The U.S. trucking industry is facing a crisis: not enough truck drivers to keep up with demand. This shortage is causing a ripple effect for professionals across every industry who depend on shipping or receiving goods over land transportation. This, of course, impacts almost every industry, and publishing is no exception. Many publishers are facing tough choices – missing delivery dates, or paying extra for preferential shipping times. Delaying a publication that readers expect on schedule could certainly hurt subscriptions, but with postage and shipping costs already making serious dents in their bottom lines, publishers need to be aware of the impacts the shortage could have on their businesses and customers.
What’s behind the shortage?
According to an American Trucking Association report, the trucking industry is responsible for hauling more than 70% of freight in the U.S. However, the industry will need to hire almost 900,000 more drivers to keep up with demand in the next 10 years.
Several factors are contributing to the shortage.
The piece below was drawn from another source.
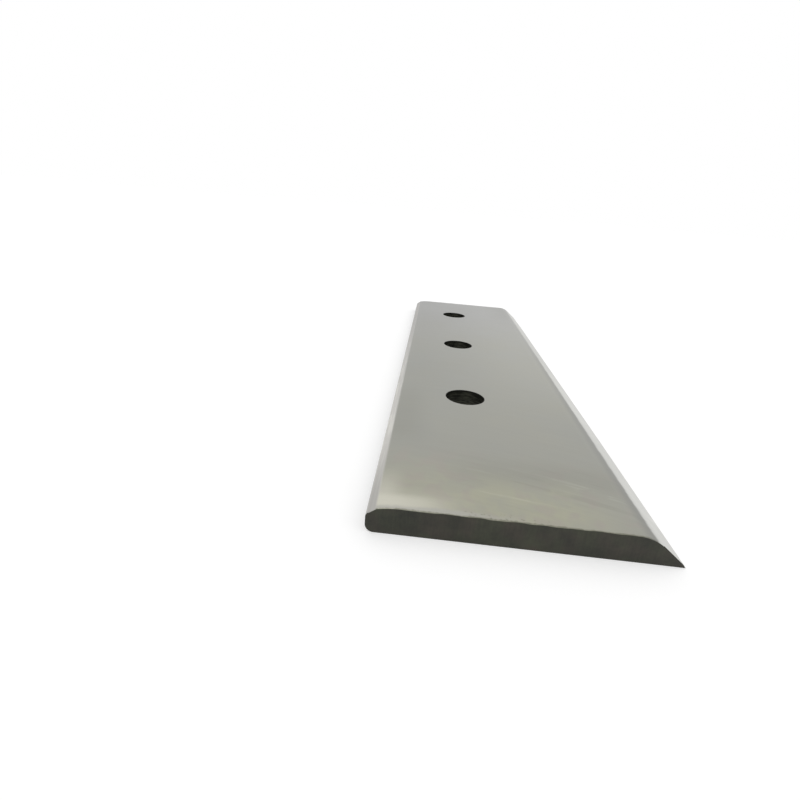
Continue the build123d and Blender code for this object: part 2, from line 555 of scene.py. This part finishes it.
def long_edge(bm, x, z):
    """The edge that runs the whole length of the bar at x, z."""
    for edge in bm.edges:
        ends = [v.co for v in edge.verts]
        if all(abs(co.x - x) < TOUCHING and abs(co.z - z) < TOUCHING for co in ends):
            return edge
    raise ValueError("no edge runs along the bar there")


def round_edge(bm, edge, radius, segments):
    """Rounds an edge to a radius: the bevel starts where the arc touches both faces."""
    offset = radius * tan(edge.calc_face_angle() / 2)
    bmesh.ops.bevel(bm, geom=[edge], offset=offset, offset_type="OFFSET", segments=segments,
                    profile=0.5, affect="EDGES", material=-1, clamp_overlap=True)


def bar_blank(sizes):
    """The bar without holes: its section drawn at the near end, extruded, and its long edges rounded."""
    bm = bmesh.new()
    corners = section_corners(sizes)
    face = bm.faces.new([bm.verts.new((x, LOW.y, z)) for x, z in corners])
    extruded = bmesh.ops.extrude_face_region(bm, geom=[face])["geom"]
    bmesh.ops.translate(bm, verts=[g for g in extruded if isinstance(g, bmesh.types.BMVert)],
                        vec=(0, HIGH.y - LOW.y, 0))
    bmesh.ops.recalc_face_normals(bm, faces=bm.faces)
    round_edge(bm, long_edge(bm, *corners[1]), sizes.knee_radius, KNEE_SEGMENTS)
    # A hair under its full radius, the arc stops short of the chamfer's top edge, and the merge joins the two
    round_edge(bm, long_edge(bm, *corners[2]), ease_arc_radius(sizes) * 0.999, EASE_SEGMENTS)
    round_edge(bm, long_edge(bm, *corners[4]), sizes.upper_back_radius, UPPER_BACK_SEGMENTS)
    round_edge(bm, long_edge(bm, *corners[5]), sizes.lower_back_radius, LOWER_BACK_SEGMENTS)
    bmesh.ops.remove_doubles(bm, verts=bm.verts, dist=MERGE)
    return bm


def cut_cells(bm):
    """Cuts the bar along planes that box in each bolt hole."""
    planes = [(Vector((HOLE_LINE_X + side * HALF_CELL, 0, 0)), Vector((1, 0, 0))) for side in (-1, 1)]
    for centre in HOLE_CENTRES:
        planes += [(Vector((0, centre.y + side * HALF_CELL, 0)), Vector((0, 1, 0))) for side in (-1, 1)]
    for point, normal in planes:
        everything = bm.verts[:] + bm.edges[:] + bm.faces[:]
        bmesh.ops.bisect_plane(bm, geom=everything, plane_co=point, plane_no=normal)


def drill(bm, centre, rim_break):
    """Opens one bolt hole through the bar and breaks its two rims."""
    rings = []
    for z in (HIGH.z, LOW.z):
        middle = Vector((centre.x, centre.y, z))
        disc = min(bm.faces, key=lambda face: (face.calc_center_median() - middle).length)
        bmesh.ops.subdivide_edges(bm, edges=disc.edges[:], cuts=HOLE_SEGMENTS // 4 - 1)
        bmesh.ops.inset_region(bm, faces=[disc], thickness=rim_break)
        by_angle = sorted(disc.verts, key=lambda v: atan2(v.co.y - middle.y, v.co.x - middle.x))
        for step, vert in enumerate(by_angle):
            angle = atan2(*(by_angle[0].co - middle).yx) + 2 * pi * step / HOLE_SEGMENTS
            vert.co = middle + HOLE_RADIUS * Vector((cos(angle), sin(angle), 0))
        rings += disc.edges[:]
        bmesh.ops.delete(bm, geom=[disc], context="FACES_ONLY")
    wall = bmesh.ops.bridge_loops(bm, edges=rings)["faces"]
    bmesh.ops.recalc_face_normals(bm, faces=bm.faces)
    for face in wall:
        face.material_index = HOLE_WALL
    rims = bmesh.ops.bevel(bm, geom=rings, offset=rim_break, offset_type="OFFSET", segments=RIM_SEGMENTS,
                           profile=0.5, affect="EDGES", material=-1, clamp_overlap=True)["faces"]
    for face in rims:
        face.material_index = HOLE_WALL


def break_ends(bm, sizes):
    """Breaks the edges round both cut ends, the upper one unevenly, and blunts the cutting edge's corners."""
    width, wander, blunting = sizes.end_break, sizes.end_wander, sizes.corner_blunting
    flat_from_x = LOW.x + sizes.chamfer_width + sizes.ease_run * STRAIGHT_ON_EASE
    flat_to_x = section_corners(sizes)[1][0] - sizes.knee_radius * tan(sizes.bevel_angle / 2)
    for end_y in (LOW.y, HIGH.y):
        on_end = [e for e in bm.edges if all(abs(v.co.y - end_y) < TOUCHING for v in e.verts)]
        bmesh.ops.dissolve_edges(bm, edges=[e for e in on_end if e.calc_face_angle() < NO_TURN])
        outline = min(bm.faces, key=lambda face: abs(face.calc_center_median().y - end_y))
        for edge in outline.edges[:]:
            cuts = int(edge.calc_length() / END_STEP)
            if cuts:
                bmesh.ops.subdivide_edges(bm, edges=[edge], cuts=cuts)
        made = bmesh.ops.bevel(bm, geom=outline.edges[:], offset=width, offset_type="OFFSET", segments=2,
                               profile=0.5, affect="EDGES", material=-1, clamp_overlap=False)
        bm.normal_update()
        # Painted shade: the broken edge's faces that don't look up take the nearly black slot, outlining the
        # end
        for face in made["faces"]:
            face.material_index = FACE if face.normal.z > SOMEWHAT else END_RIM_SHADE
        for vert in made["verts"]:
            from_flat = min(vert.co.x - flat_from_x, flat_to_x - vert.co.x)
            if vert.co.z > HIGH.z - 1.01 * width and from_flat > 0:
                place = vert.co.xz.to_3d() / END_WAVE
                place.y = end_y
                nicks = tanh(NICK_STEEPNESS * noise.noise(place * NICKS_TO_WAVE + NICK_SEED))
                stray = wander * (WAVE_DEPTH * noise.fractal(place, *END_NOISE) + NICK_DEPTH * nicks)
                growth = 1 + max(-MOST_LOST, stray / width) * min(1, from_flat / END_WAVE)
                corner = Vector((vert.co.x, end_y, HIGH.z))
                vert.co = corner + (vert.co - corner) * growth
            near_corner = max(0, 1 - (HIGH.x - vert.co.x) / (CORNER_REACH * blunting))
            vert.co.x -= blunting * near_corner ** 2


def paint_faces(bm):
    """Gives each face that has no finish of its own yet the slot of one, by where it looks and lies."""
    bm.normal_update()
    for face in bm.faces:
        if face.material_index != FACE:
            continue
        low = face.calc_center_median().z < (LOW.z + HIGH.z) / 2
        on_back = face.normal.x < -SQUARELY or (face.normal.x < -MOSTLY and low)
        if abs(face.normal.y) > SQUARELY or on_back:
            face.material_index = CUT_END
        elif face.normal.z < -MOSTLY:
            face.material_index = UNDERSIDE


class MESH_OT_chipper_blade(bpy.types.Operator):
    """Build the chipper blade over its CAD solid"""

    bl_idname = "mesh.chipper_blade"
    bl_label = "Build chipper blade"

    def execute(self, context):
        sizes = context.scene.blade_sizes
        colours = context.scene.blade_colours
        bm = bar_blank(sizes)
        cut_cells(bm)
        for centre in HOLE_CENTRES:
            drill(bm, centre, sizes.rim_break)
        break_ends(bm, sizes)
        paint_faces(bm)
        bmesh.ops.recalc_face_normals(bm, faces=bm.faces)
        for face in bm.faces:
            face.smooth = True
        for edge in bm.edges:
            edge.smooth = edge.calc_face_angle(pi) < SHARP_TURN
        mesh = bpy.data.meshes.new("ground_blade")
        bm.to_mesh(mesh)
        bm.free()
        sawn = cut_steel("sawn_hardened_steel", colours.cut_end_dark, colours.cut_end, colours.cut_end_brown)
        # Painted shade: the broken edge's material is the sawn steel in near-black colours
        broken = cut_steel("broken_edge_painted_shade", colours.end_rim_shade_dark, colours.end_rim_shade, colours.end_rim_shade)
        ground, seat, drilled = ground_steel(colours, sizes), seat_steel(colours), hole_steel(colours)
        for material in (ground, seat, sawn, drilled, broken):
            mesh.materials.append(material)
        blade = bpy.data.objects.new("ground_blade", mesh)
        context.scene.collection.objects.link(blade)
        shading = blade.modifiers.new("flat faces stay flat", "WEIGHTED_NORMAL")
        shading.keep_sharp = True
        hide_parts("blade")
        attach(blade, "root")
        return {"FINISHED"}


class SCENE_OT_blade_stage(bpy.types.Operator):
    """Lay the floor and set the light and the camera"""

    bl_idname = "scene.blade_stage"
    bl_label = "Set blade stage"

    def execute(self, context):
        scene = context.scene
        stage = scene.blade_stage_settings
        bm = bmesh.new()
        bmesh.ops.create_grid(bm, x_segments=1, y_segments=1, size=FLOOR_REACH)
        bmesh.ops.translate(bm, verts=bm.verts, vec=(0, 0, LOW.z - FLOOR_GAP))
        mesh = bpy.data.meshes.new("floor")
        bm.to_mesh(mesh)
        bm.free()
        floor = bpy.data.objects.new("floor", mesh)
        scene.collection.objects.link(floor)
        material, tree = new_material("pale_floor")
        lift = add_node(tree, "ShaderNodeMath", {"operation": "MULTIPLY", 1: FLOOR_LIFT},
                        {0: seen_directly(tree)})
        glow = add_node(tree, "ShaderNodeEmission", {"Color": (1, 1, 1, 1)}, {"Strength": lift.outputs[0]})
        paint = add_node(tree, "ShaderNodeBsdfDiffuse", {"Color": linear(stage.floor)})
        both = add_node(tree, "ShaderNodeAddShader", links={0: glow.outputs[0], 1: paint.outputs[0]})
        add_node(tree, "ShaderNodeOutputMaterial", links={"Surface": both.outputs[0]})
        mesh.materials.append(material)

        world = bpy.data.worlds.new("studio")
        world.use_nodes = True
        tree = world.node_tree
        tree.nodes.clear()
        strength = add_node(tree, "ShaderNodeMix", {"data_type": "FLOAT", 2: stage.sky_strength, 3: 1.0},
                            {0: seen_directly(tree)})
        background = add_node(tree, "ShaderNodeBackground", {"Color": (1, 1, 1, 1)},
                              {"Strength": strength.outputs[0]})
        add_node(tree, "ShaderNodeOutputWorld", links={"Surface": background.outputs[0]})
        scene.world = world

        lamp = bpy.data.lights.new("key", "SUN")
        lamp.energy = stage.key_strength
        lamp.angle = KEY_ANGLE
        key = bpy.data.objects.new("key", lamp)
        key.rotation_euler = KEY_DIRECTION.to_track_quat("Z", "Y").to_euler()
        scene.collection.objects.link(key)

        camera_data = bpy.data.cameras.new("camera")
        camera_data.lens = stage.lens
        camera_data.clip_start = 1 * MM
        camera = bpy.data.objects.new("camera", camera_data)
        turn = (Matrix.Rotation(CAMERA_HEADING, 4, "Z") @ Matrix.Rotation(pi / 2 - CAMERA_DIP, 4, "X")
                @ Matrix.Rotation(CAMERA_ROLL, 4, "Z"))
        camera.matrix_world = Matrix.Translation(CAMERA_PLACE) @ turn
        scene.collection.objects.link(camera)
        scene.camera = camera
        scene.view_settings.view_transform = "Standard"
        return {"FINISHED"}


class VIEW3D_PT_chipper_blade(bpy.types.Panel):
    """Lists the blade's and the stage's settings and the operators that build them"""

    bl_label = "Wood Chipper Blade"
    bl_space_type = "VIEW_3D"
    bl_region_type = "UI"
    bl_category = "Chipper Blade"

    def draw(self, context):
        scene = context.scene
        for operator, settings in ((MESH_OT_chipper_blade, (scene.blade_sizes, scene.blade_colours)),
                                   (SCENE_OT_blade_stage, (scene.blade_stage_settings,))):
            box = self.layout.box()
            box.operator(operator.bl_idname)
            for group in settings:
                for name in group.bl_rna.properties.keys():
                    if name not in ("rna_type", "name"):
                        box.prop(group, name)


CLASSES = [BladeSizes, BladeColours, StageSettings, MESH_OT_chipper_blade, SCENE_OT_blade_stage,
           VIEW3D_PT_chipper_blade]


def register():
    for cls in CLASSES:
        bpy.utils.register_class(cls)
    bpy.types.Scene.blade_sizes = bpy.props.PointerProperty(type=BladeSizes)
    bpy.types.Scene.blade_colours = bpy.props.PointerProperty(type=BladeColours)
    bpy.types.Scene.blade_stage_settings = bpy.props.PointerProperty(type=StageSettings)


def unregister():
    del bpy.types.Scene.blade_stage_settings
    del bpy.types.Scene.blade_colours
    del bpy.types.Scene.blade_sizes
    for cls in reversed(CLASSES):
        bpy.utils.unregister_class(cls)


def main():
    register()
    bpy.ops.scene.blade_stage()
    bpy.ops.mesh.chipper_blade()


if __name__ == "__main__":
    main()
One factor, ironically, is the booming economy. Buyers are spending more, and these goods require transportation. But, one of the biggest reasons behind the shortage is simple: Many drivers are retiring. Commercial drivers, on average, are 55 years old, and industry insiders are finding it difficult to replace them. The long hours and tough working conditions are not a big draw for younger workers, but wages for drivers are increasing. While higher pay may make the field more appealing to some, it would also likely drive up shipping costs.
The rough weather conditions this last fall and winter — including devastating hurricanes, cold, and snowstorms — have also contributed to the crisis. And new regulations that went into effect in December aren’t helping with pushes to hire more drivers. Truck drivers are now required to use electronic devices to keep digital rather than paper driving logs, which puts an extra burden on them.
Because it will be difficult to quickly replace drivers who are retiring, and driverless trucks are still a speck on the horizon, the trucking shortage will likely be a reality for the foreseeable future. While publishers might not be able to avoid higher shipping expenses and fewer delivery opportunities, they may be able to cut costs in other areas. Co-mailing and technologies such as print-on-demand (POD), and digital or mobile editions may help streamline magazine publishers’ delivery processes and mitigate the impacts of the truck driver shortage.